### Dataset content:
——
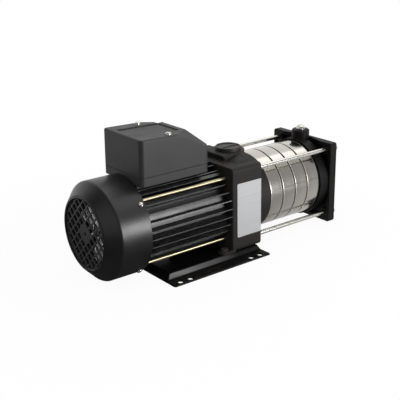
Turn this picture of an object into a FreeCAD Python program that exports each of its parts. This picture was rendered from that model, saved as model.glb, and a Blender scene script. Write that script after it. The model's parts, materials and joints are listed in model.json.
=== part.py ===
"""Light horizontal multistage booster pump with a close-coupled electric motor.

Millimetres. The origin is the centre of the base plate's bolt pattern, on the floor. +X points along the
shaft from the fan to the suction port, +Y to the side away from the rating plate, and +Z up.
"""
import FreeCAD
import Part
import math
import os

Vector = FreeCAD.Vector
ALONG_X = Vector(1, 0, 0)
ALONG_Y = Vector(0, 1, 0)
UP = Vector(0, 0, 1)

# Fits shared by every piece
seat_gap = 0.05            # radial clearance between round parts that seat in each other and stay
race_gap = 0.03            # clearance between a bearing's balls and its outer race
lift_gap = 0.06            # radial clearance of a plug that is drawn out of its hole
seal_face_gap = 0.05       # axial clearance between the two faces of the shaft seal
neck_gap = 0.3             # radial clearance between an impeller's neck and its wear ring
air_gap = 0.4              # radial clearance between rotor and stator
overlap = 1.0              # how far a fused or cut solid reaches into or past its neighbour

# Whole pump
shaft_height = 75.0

# Base plate, a pressed sheet with a raised deck between two flanges
base_length = 184.8
base_half_width = 98.0
base_sheet = 2.0
deck_height = 6.5
deck_half_width = 66.0
deck_slope_run = 8.0
deck_end_inset = 14.0
base_corner_radius = 3.0
deck_bend_radius = 3.0
base_hole_radius = 4.2
base_hole_inset = 8.0
base_hole_from_end = 15.4
base_hole_spacing = 18.0

# Discharge head, which also closes the motor
head_start = 42.0
head_length = 58.0
head_half = 67.0
head_corner_radius = 6.5
head_edge_radius = 1.8
head_spigot_length = 23.5
motor_wall = 20.0
discharge_cavity_radius = 50.0
port_radius = 15.15
port_thread_length = 18.0
port_mouth_radius = 17.2
port_mouth_depth = 4.0
port_passage_radius = 12.0
discharge_boss_radius = 26.0
discharge_boss_top = 150.5
discharge_pad_half_width = 26.0
discharge_pad_setback = 15.5
discharge_pad_flange = 4.0
discharge_pad_overhang = 3.0
discharge_x_from_head = 46.5
shoulder_rib_half_width = 55.0
shoulder_rib_depth = 12.0
foot_ear_length = 20.0
foot_ear_height = 4.0
foot_ear_inner_y = 51.0
foot_bolt_y = 59.0
foot_bolt_from_head = 10.5

# Cap over the discharge port
cap_radius = 20.2
cap_thickness = 5.9
cap_rim = 3.0
cap_dish_depth = 1.3
cap_skirt_wall = 1.6
cap_skirt_depth = 3.0
cap_grip_width = 5.0

# Rating plate, left bare
plate_width = 48.0
plate_height = 87.0
plate_thickness = 0.5
plate_from_head = 9.0
plate_bottom = 29.5

# Stages
stage_count = 4
stage_pitch = 27.0
chamber_radius = 62.6
chamber_wall = 1.6
groove_width = 2.0
groove_depth = 0.4
chamber_rim_radius = 1.2
nest_length = 3.0
end_wall = 1.6
eye_hole_radius = 21.0
neck_ring_lip = 2.5
neck_ring_lip_thickness = 0.8
diffuser_radius = 56.0
diffuser_thickness = 1.6
diffuser_vane_height = 6.0
diffuser_vane_count = 8
impeller_radius = 47.0
impeller_disc = 1.5
impeller_channel = 5.0
impeller_vane_count = 6
impeller_from_diffuser = 1.4
impeller_neck_radius = 17.0
impeller_neck_wall = 1.5
hub_radius = 10.0
spacer_radius = 8.6
vane_thickness = 1.6
vane_steps = 5
diffuser_vane_sweep = 42.0
impeller_vane_sweep = 62.0

# Suction casing with its square end plate
casing_length = 19.8
casing_radius = 65.5
end_plate_thickness = 14.4
end_plate_half = 68.6
end_plate_drop = 0.9
end_plate_corner_radius = 4.0
end_plate_edge_radius = 1.5
end_plate_rim = 6.0
end_plate_pocket_depth = 8.0
end_plate_relief_outer = 48.0
end_plate_relief_inner = 11.0
suction_cavity_radius = 45.0
suction_face_radius = 27.0
suction_face_height = 2.0
vent_boss_radius = 15.0
vent_boss_top = 155.7
vent_boss_chamfer = 2.0
priming_hole_radius = 5.0
drain_plug_radius = 6.0
drain_plug_length = 9.0
drain_socket_across = 5.0

# Priming plug
plug_across_flats = 13.0
plug_head_height = 5.5
plug_flange_radius = 7.6
plug_flange_height = 1.6
plug_shank_length = 12.0
plug_slot_width = 1.6
plug_slot_depth = 1.2

# Pump tie rods, which clamp the stages between head and end plate
pump_rod_radius = 3.6
pump_rod_offset = 55.3
pump_rod_in_head = 18.0
pump_rod_tail = 2.5
pump_nut_across = 13.0
pump_nut_height = 6.5
pump_washer_radius = 8.0
pump_washer_thickness = 1.6

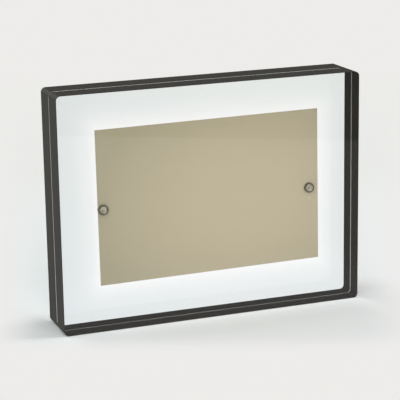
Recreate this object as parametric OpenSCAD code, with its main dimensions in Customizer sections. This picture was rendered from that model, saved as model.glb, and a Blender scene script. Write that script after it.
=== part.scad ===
——
### Problem details:
Print the records above in full, exactly.

### Output below:
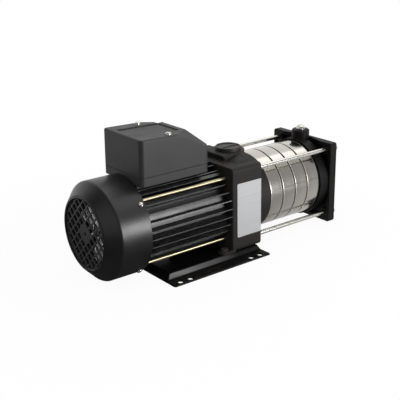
Turn this picture of an object into a FreeCAD Python program that exports each of its parts. This picture was rendered from that model, saved as model.glb, and a Blender scene script. Write that script after it. The model's parts, materials and joints are listed in model.json.
=== part.py ===
"""Light horizontal multistage booster pump with a close-coupled electric motor.

Millimetres. The origin is the centre of the base plate's bolt pattern, on the floor. +X points along the
shaft from the fan to the suction port, +Y to the side away from the rating plate, and +Z up.
"""
import FreeCAD
import Part
import math
import os

Vector = FreeCAD.Vector
ALONG_X = Vector(1, 0, 0)
ALONG_Y = Vector(0, 1, 0)
UP = Vector(0, 0, 1)

# Fits shared by every piece
seat_gap = 0.05            # radial clearance between round parts that seat in each other and stay
race_gap = 0.03            # clearance between a bearing's balls and its outer race
lift_gap = 0.06            # radial clearance of a plug that is drawn out of its hole
seal_face_gap = 0.05       # axial clearance between the two faces of the shaft seal
neck_gap = 0.3             # radial clearance between an impeller's neck and its wear ring
air_gap = 0.4              # radial clearance between rotor and stator
overlap = 1.0              # how far a fused or cut solid reaches into or past its neighbour

# Whole pump
shaft_height = 75.0

# Base plate, a pressed sheet with a raised deck between two flanges
base_length = 184.8
base_half_width = 98.0
base_sheet = 2.0
deck_height = 6.5
deck_half_width = 66.0
deck_slope_run = 8.0
deck_end_inset = 14.0
base_corner_radius = 3.0
deck_bend_radius = 3.0
base_hole_radius = 4.2
base_hole_inset = 8.0
base_hole_from_end = 15.4
base_hole_spacing = 18.0

# Discharge head, which also closes the motor
head_start = 42.0
head_length = 58.0
head_half = 67.0
head_corner_radius = 6.5
head_edge_radius = 1.8
head_spigot_length = 23.5
motor_wall = 20.0
discharge_cavity_radius = 50.0
port_radius = 15.15
port_thread_length = 18.0
port_mouth_radius = 17.2
port_mouth_depth = 4.0
port_passage_radius = 12.0
discharge_boss_radius = 26.0
discharge_boss_top = 150.5
discharge_pad_half_width = 26.0
discharge_pad_setback = 15.5
discharge_pad_flange = 4.0
discharge_pad_overhang = 3.0
discharge_x_from_head = 46.5
shoulder_rib_half_width = 55.0
shoulder_rib_depth = 12.0
foot_ear_length = 20.0
foot_ear_height = 4.0
foot_ear_inner_y = 51.0
foot_bolt_y = 59.0
foot_bolt_from_head = 10.5

# Cap over the discharge port
cap_radius = 20.2
cap_thickness = 5.9
cap_rim = 3.0
cap_dish_depth = 1.3
cap_skirt_wall = 1.6
cap_skirt_depth = 3.0
cap_grip_width = 5.0

# Rating plate, left bare
plate_width = 48.0
plate_height = 87.0
plate_thickness = 0.5
plate_from_head = 9.0
plate_bottom = 29.5

# Stages
stage_count = 4
stage_pitch = 27.0
chamber_radius = 62.6
chamber_wall = 1.6
groove_width = 2.0
groove_depth = 0.4
chamber_rim_radius = 1.2
nest_length = 3.0
end_wall = 1.6
eye_hole_radius = 21.0
neck_ring_lip = 2.5
neck_ring_lip_thickness = 0.8
diffuser_radius = 56.0
diffuser_thickness = 1.6
diffuser_vane_height = 6.0
diffuser_vane_count = 8
impeller_radius = 47.0
impeller_disc = 1.5
impeller_channel = 5.0
impeller_vane_count = 6
impeller_from_diffuser = 1.4
impeller_neck_radius = 17.0
impeller_neck_wall = 1.5
hub_radius = 10.0
spacer_radius = 8.6
vane_thickness = 1.6
vane_steps = 5
diffuser_vane_sweep = 42.0
impeller_vane_sweep = 62.0

# Suction casing with its square end plate
casing_length = 19.8
casing_radius = 65.5
end_plate_thickness = 14.4
end_plate_half = 68.6
end_plate_drop = 0.9
end_plate_corner_radius = 4.0
end_plate_edge_radius = 1.5
end_plate_rim = 6.0
end_plate_pocket_depth = 8.0
end_plate_relief_outer = 48.0
end_plate_relief_inner = 11.0
suction_cavity_radius = 45.0
suction_face_radius = 27.0
suction_face_height = 2.0
vent_boss_radius = 15.0
vent_boss_top = 155.7
vent_boss_chamfer = 2.0
priming_hole_radius = 5.0
drain_plug_radius = 6.0
drain_plug_length = 9.0
drain_socket_across = 5.0

# Priming plug
plug_across_flats = 13.0
plug_head_height = 5.5
plug_flange_radius = 7.6
plug_flange_height = 1.6
plug_shank_length = 12.0
plug_slot_width = 1.6
plug_slot_depth = 1.2

# Pump tie rods, which clamp the stages between head and end plate
pump_rod_radius = 3.6
pump_rod_offset = 55.3
pump_rod_in_head = 18.0
pump_rod_tail = 2.5
pump_nut_across = 13.0
pump_nut_height = 6.5
pump_washer_radius = 8.0
pump_washer_thickness = 1.6

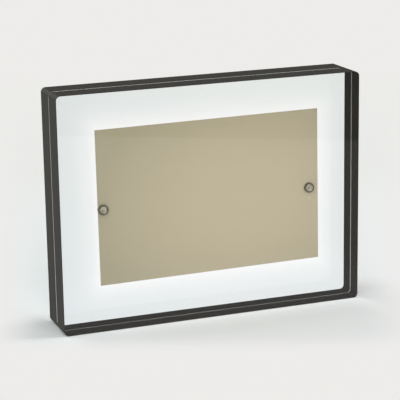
Recreate this object as parametric OpenSCAD code, with its main dimensions in Customizer sections. This picture was rendered from that model, saved as model.glb, and a Blender scene script. Write that script after it.
=== part.scad ===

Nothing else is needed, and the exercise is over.